▶ **PROMPT**: Pull out all lines from the listing below in which the word "code" appears.

▶ **DATA EXCERPTS**:
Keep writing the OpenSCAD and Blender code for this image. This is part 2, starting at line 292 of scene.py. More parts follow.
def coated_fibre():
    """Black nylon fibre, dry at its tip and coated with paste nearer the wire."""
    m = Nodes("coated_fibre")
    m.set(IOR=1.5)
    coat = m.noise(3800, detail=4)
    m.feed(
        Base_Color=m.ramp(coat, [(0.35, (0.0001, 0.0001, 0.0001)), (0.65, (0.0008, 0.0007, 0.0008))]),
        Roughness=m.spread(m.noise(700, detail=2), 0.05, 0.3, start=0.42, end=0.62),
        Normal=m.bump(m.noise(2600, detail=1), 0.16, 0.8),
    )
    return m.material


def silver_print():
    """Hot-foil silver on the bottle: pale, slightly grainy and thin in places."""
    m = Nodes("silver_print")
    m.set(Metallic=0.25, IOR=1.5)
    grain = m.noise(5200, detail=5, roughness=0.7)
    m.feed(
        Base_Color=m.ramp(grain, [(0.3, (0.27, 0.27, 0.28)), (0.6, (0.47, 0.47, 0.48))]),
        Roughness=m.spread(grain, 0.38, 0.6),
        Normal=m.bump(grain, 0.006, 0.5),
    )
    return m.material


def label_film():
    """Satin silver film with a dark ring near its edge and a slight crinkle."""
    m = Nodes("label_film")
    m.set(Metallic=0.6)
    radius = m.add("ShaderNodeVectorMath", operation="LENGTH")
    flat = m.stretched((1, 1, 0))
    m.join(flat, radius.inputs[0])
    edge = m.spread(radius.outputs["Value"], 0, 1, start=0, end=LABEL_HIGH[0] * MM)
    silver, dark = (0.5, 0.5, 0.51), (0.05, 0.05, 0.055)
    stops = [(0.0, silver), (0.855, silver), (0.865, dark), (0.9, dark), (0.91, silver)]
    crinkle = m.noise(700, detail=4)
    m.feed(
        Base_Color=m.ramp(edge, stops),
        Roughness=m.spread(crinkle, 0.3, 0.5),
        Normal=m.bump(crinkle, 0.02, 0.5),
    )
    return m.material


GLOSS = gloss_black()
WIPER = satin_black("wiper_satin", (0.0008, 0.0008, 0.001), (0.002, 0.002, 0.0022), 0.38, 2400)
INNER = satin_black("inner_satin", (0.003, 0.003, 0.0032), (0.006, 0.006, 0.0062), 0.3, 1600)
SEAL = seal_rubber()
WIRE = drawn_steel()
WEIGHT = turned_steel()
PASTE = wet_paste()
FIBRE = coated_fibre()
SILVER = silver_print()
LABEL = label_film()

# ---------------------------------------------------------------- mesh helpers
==
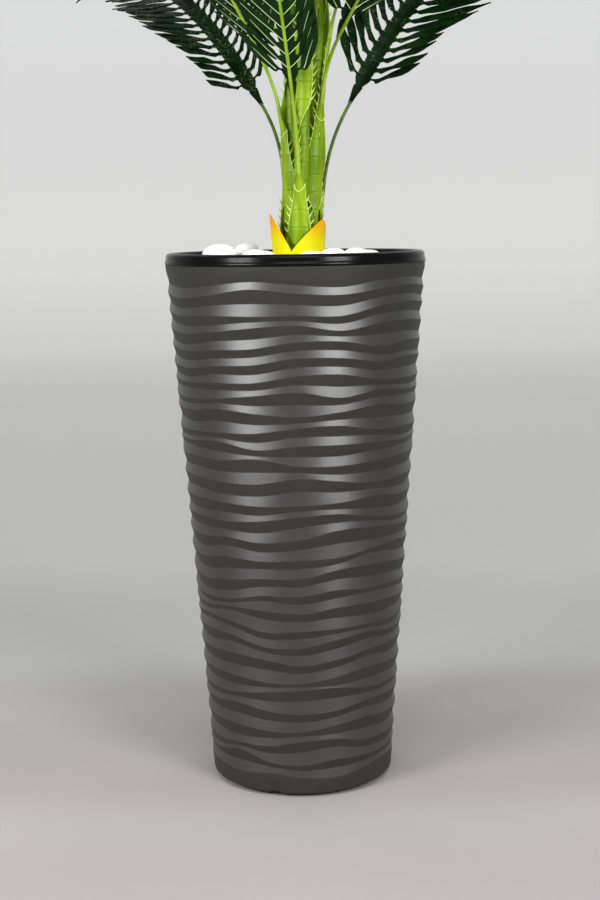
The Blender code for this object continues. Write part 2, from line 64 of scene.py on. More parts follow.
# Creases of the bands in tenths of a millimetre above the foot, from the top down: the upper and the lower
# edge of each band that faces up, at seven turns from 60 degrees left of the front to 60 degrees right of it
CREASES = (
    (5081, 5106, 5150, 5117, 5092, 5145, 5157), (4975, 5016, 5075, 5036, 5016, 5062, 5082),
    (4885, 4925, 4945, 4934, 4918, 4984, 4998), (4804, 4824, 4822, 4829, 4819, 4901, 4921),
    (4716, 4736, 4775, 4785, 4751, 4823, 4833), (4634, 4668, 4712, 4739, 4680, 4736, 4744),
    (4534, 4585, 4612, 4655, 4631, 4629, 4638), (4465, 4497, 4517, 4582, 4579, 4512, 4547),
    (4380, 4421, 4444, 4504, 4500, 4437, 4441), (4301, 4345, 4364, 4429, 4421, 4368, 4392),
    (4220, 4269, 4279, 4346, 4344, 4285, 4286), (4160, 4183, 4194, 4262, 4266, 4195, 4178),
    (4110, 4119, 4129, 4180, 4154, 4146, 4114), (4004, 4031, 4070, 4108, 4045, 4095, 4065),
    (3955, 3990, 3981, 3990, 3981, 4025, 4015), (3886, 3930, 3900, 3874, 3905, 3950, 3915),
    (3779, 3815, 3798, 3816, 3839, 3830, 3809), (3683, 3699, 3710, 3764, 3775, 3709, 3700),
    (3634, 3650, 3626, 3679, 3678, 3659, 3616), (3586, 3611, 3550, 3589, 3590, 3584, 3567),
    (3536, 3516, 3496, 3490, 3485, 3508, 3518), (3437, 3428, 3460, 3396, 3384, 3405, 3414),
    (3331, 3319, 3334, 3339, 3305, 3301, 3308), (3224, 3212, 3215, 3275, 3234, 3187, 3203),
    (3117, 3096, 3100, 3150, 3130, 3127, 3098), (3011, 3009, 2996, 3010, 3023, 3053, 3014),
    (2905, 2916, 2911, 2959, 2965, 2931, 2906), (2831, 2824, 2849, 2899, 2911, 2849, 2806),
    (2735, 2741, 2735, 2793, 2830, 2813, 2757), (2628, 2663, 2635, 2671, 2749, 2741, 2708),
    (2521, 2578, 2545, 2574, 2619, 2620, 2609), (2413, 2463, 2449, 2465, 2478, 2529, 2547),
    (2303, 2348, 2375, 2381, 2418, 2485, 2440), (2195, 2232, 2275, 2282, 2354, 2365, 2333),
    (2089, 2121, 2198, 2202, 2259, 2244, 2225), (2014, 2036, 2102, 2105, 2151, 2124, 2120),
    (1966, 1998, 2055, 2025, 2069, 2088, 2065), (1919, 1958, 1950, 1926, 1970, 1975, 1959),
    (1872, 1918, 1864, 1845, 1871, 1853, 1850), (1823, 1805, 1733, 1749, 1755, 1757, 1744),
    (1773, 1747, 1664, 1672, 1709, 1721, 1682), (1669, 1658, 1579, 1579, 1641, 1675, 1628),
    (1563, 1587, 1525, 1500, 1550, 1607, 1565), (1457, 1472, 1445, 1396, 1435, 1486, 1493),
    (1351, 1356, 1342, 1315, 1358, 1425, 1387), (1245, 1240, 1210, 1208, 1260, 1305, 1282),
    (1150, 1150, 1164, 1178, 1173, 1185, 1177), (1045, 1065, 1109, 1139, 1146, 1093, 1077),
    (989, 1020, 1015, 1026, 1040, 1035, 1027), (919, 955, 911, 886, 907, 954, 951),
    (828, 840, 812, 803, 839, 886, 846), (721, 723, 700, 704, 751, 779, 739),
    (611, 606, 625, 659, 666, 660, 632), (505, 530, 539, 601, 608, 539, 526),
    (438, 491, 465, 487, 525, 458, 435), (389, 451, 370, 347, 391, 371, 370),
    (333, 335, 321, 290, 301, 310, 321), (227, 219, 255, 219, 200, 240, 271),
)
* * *
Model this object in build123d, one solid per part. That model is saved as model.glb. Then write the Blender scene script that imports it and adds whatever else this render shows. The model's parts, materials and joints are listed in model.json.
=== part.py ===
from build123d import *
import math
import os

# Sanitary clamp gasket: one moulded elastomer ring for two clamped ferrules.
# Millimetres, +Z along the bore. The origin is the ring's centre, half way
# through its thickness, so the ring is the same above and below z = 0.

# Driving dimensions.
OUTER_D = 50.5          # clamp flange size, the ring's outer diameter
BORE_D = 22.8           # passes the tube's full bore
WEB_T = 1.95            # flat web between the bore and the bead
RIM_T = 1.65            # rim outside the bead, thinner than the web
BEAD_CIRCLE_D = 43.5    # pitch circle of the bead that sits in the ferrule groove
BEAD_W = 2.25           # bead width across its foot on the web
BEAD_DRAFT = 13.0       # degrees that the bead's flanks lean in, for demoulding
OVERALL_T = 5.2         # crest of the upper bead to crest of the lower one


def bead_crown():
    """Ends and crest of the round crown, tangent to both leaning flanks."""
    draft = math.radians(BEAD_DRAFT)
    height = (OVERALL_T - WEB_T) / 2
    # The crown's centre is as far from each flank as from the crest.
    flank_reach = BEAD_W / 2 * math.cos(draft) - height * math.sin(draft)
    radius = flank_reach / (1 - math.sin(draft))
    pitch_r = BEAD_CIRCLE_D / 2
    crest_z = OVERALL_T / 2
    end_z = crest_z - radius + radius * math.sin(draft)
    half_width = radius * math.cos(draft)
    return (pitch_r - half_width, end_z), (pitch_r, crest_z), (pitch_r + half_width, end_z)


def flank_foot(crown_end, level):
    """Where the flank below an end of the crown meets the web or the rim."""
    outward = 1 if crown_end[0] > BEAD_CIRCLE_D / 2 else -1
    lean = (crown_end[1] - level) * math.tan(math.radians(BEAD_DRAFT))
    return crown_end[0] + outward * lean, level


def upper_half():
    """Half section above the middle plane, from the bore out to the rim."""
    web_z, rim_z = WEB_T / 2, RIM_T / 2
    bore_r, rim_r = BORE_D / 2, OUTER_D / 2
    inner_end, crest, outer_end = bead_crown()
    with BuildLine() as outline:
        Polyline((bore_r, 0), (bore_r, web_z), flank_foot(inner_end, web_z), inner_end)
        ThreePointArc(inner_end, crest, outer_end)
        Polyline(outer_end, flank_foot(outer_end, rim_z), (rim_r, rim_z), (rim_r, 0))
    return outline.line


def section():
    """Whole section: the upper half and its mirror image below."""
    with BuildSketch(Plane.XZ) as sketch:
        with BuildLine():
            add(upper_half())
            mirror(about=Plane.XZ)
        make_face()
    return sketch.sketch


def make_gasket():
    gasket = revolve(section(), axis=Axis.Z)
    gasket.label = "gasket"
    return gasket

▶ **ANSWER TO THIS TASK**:
Keep writing the OpenSCAD and Blender code for this image. This is part 2, starting at line 292 of scene.py. More parts follow.
The Blender code for this object continues. Write part 2, from line 64 of scene.py on. More parts follow.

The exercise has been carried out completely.